Facebook Ads provide musicians with a powerful and effective tool to promote their music in a sustainable way, but unless Facebook changes its advertising guidelines to help musicians this opportunity will be wasted. In this guest post, Major Labl founder Mark Knight urges Facebook to simplify the progress, be more accountable and revisit their advertising policies to ensure musicians retain their freedom of expression.
Before Social Media
Imagine being an artist looking to promote your music back in the 1980s before Facebook Ads? What were your options… Illegal fliers and fly posting? Billboard posters? A TV advert? Or an advert in the NME? Options were limited and expensive. The advent of social media gave musicians a new way to promote themselves and those that got it right at the start benefitted from powerful organic reach. Then free organic reach declined and social media became a paid advertising channel, but it remains an advertising channel with a difference.
Facebook Ads and social media advertising levelled the playing field, allowing unsigned artists access to the same advertising tools as signed major label artists. While those guys might have bigger budgets, the cost of entry is low. For just £1 a day or £3 for a lifetime, musicians can promote their music to anyone they choose anywhere in the world. Let’s not forget Facebook has 2.6bn active monthly users, while its sister Instagram attracts a cool 1bn per month. That’s a lot of people that haven’t heard your music yet!
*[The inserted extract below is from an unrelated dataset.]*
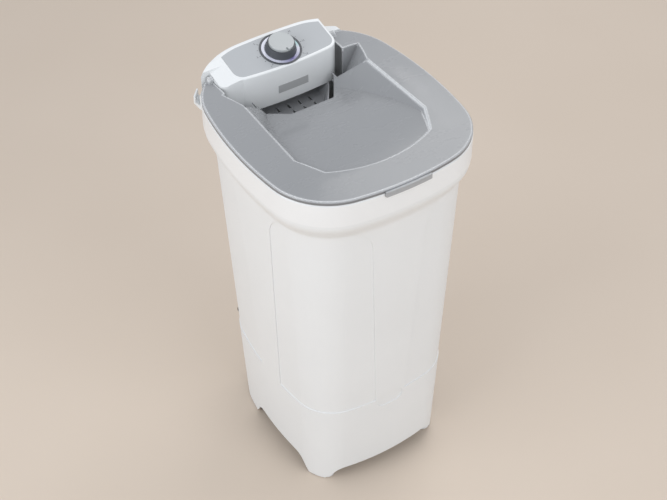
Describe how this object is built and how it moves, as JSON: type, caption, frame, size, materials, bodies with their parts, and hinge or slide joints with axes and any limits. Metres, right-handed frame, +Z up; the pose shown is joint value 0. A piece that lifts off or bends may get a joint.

What Makes Effective Advertising
If we step out of the music industry and into the brand world for a moment, every £1 spent on advertising might make £5 back. Big brands like Nike or Apple don’t see advertising as a cost centre, they see it as a way to accelerate their income and scale their business.
Compare this approach, with the way most musicians approach music promotion. Musicians frequently spend hundreds or thousands on PR or radio plugging without any understanding of a return on their investment. When did you ever hear a PR company reporting on the number of individual people they reached or the number of people that actually listened?
Unfortunately, most artists are happy to just accept these costs as necessary to progress, or some form of investment. You have to speculate to accumulate right? But what happens when you have spent all your savings speculating, and you have to go and get a proper job? At what point do you conclude your money has been wasted.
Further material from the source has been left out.